Governments, industries, societal organisations and funding institutes increasingly acknowledge the importance of the ethics and politics of technology. This is evident, for instance, from the fact that the Dutch Ministry of Education, Culture and Science (OCW) is searching for a key role of the Social Sciences and Humanities together with the Sciences to engage with social challenges. The Dutch Research Agenda (NWA) also encourages proposals that improve the connection between science and society. And on top of that, the Netherlands Scientific Council for Government Policy, the WRR, is regularly asked by several Ministries to advise on the public values related to Artificial Intelligence and digital technologies. In these and other developments, the need for ethical and political reflection on recent technology and the call for interdisciplinary research and cooperation with various stakeholders resonate.

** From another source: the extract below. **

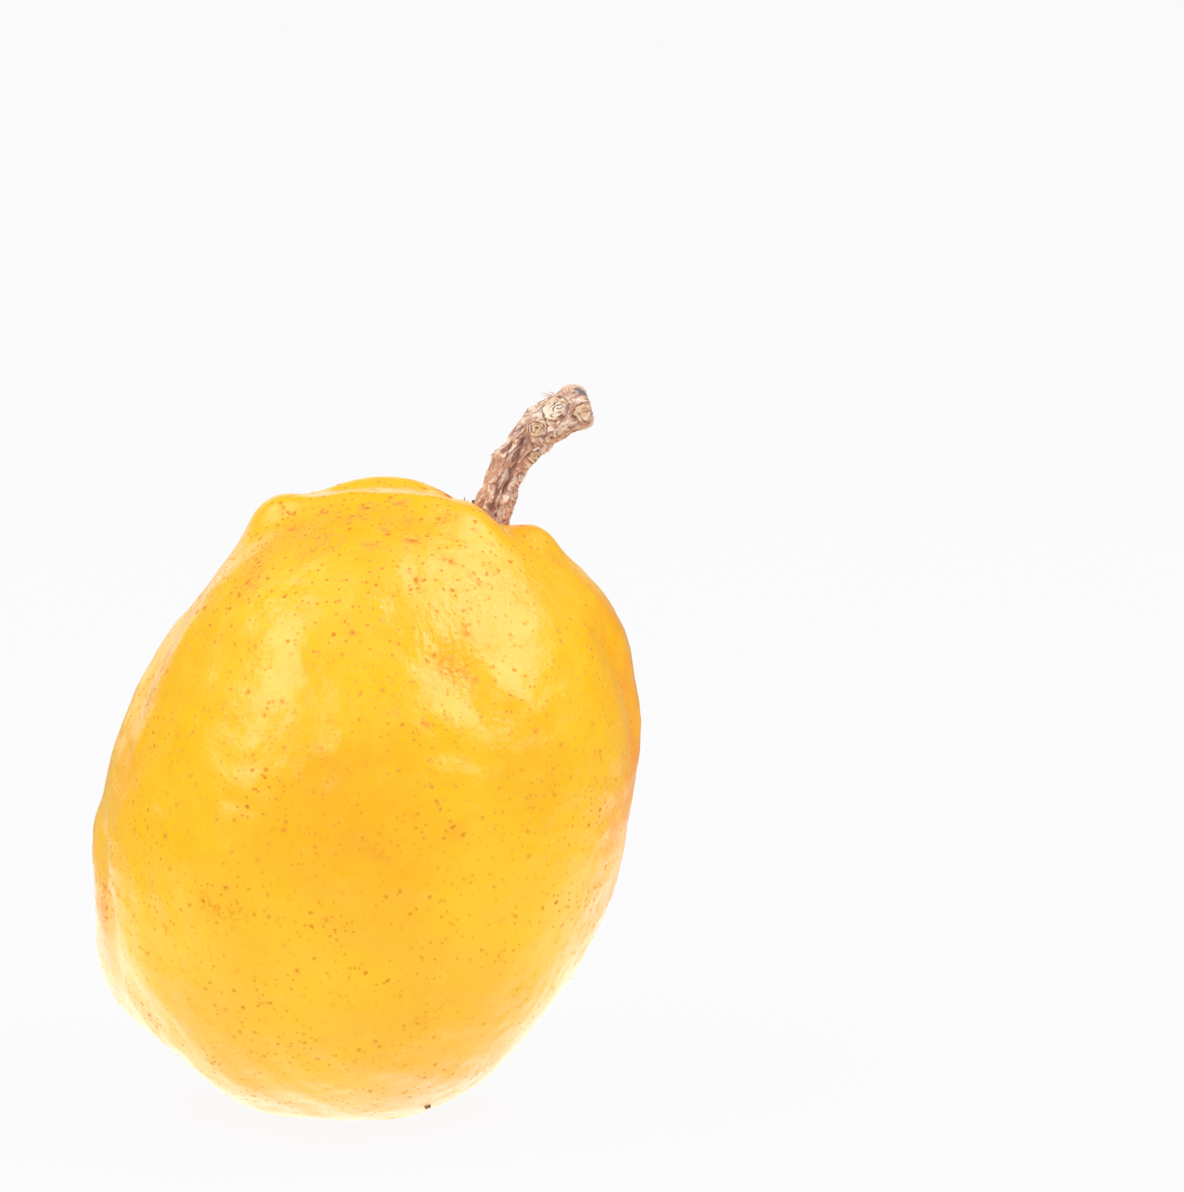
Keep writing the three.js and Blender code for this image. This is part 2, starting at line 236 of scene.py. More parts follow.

To answer this call, the University of Amsterdam establishes a platform that strengthens their research in the ethics, politics and governance of technology (including but not limited to AI and information technologies); and contributes to the diverse existing initiatives at the UvA (e.g. the RPAs). UvA researchers take a broad and critical stance towards recent technologies, putting them in the context of social questions, of ethics and politics and investigating the role these technologies play in contemporary societies. Thus, the ethics and politics of technology play a central role in many already existing research projects. The Platform will function as a place to jointly fundamentally and systematically reflect on these issues.

Activities

The Platform aims to be a place that brings together existing research projects and initiates new projects and collaborations on the ethics and politics of technology. To develop new initiatives, the Platform will invite scholars, key thinkers and stakeholders from society, government and industry to contribute to the public imagination that is required to address today’s issues of technology. Moreover, the Platform will focus on collaborations with the RPAs and other research initiatives, thereby creating synergies between them. Furthermore, one of the aims of the Platform is to intensify collaborations with external partners from civil society, government and industry.

Collaborations

The Platform connects scholars from all faculties concerned with (aspects of) the ethics, politics and governance of technologies.

Its aim is to strengthen existing related initiatives. Therefore, it collaborates with the AI University Professors, and the Research Priority Areas of Brain and Cognition, Communication, Global Digital Cultures, European Studies, Global Health and Development, Human(e) AI, Information Law and Urban Studies.

The Platform strengthens the connections with the already existing external partners (e.g., Gemeente Amsterdam, Wetenschappelijke Raad voor het Regeringsbeleid), and collaborates with various Institutes at the UvA, such as the IAS.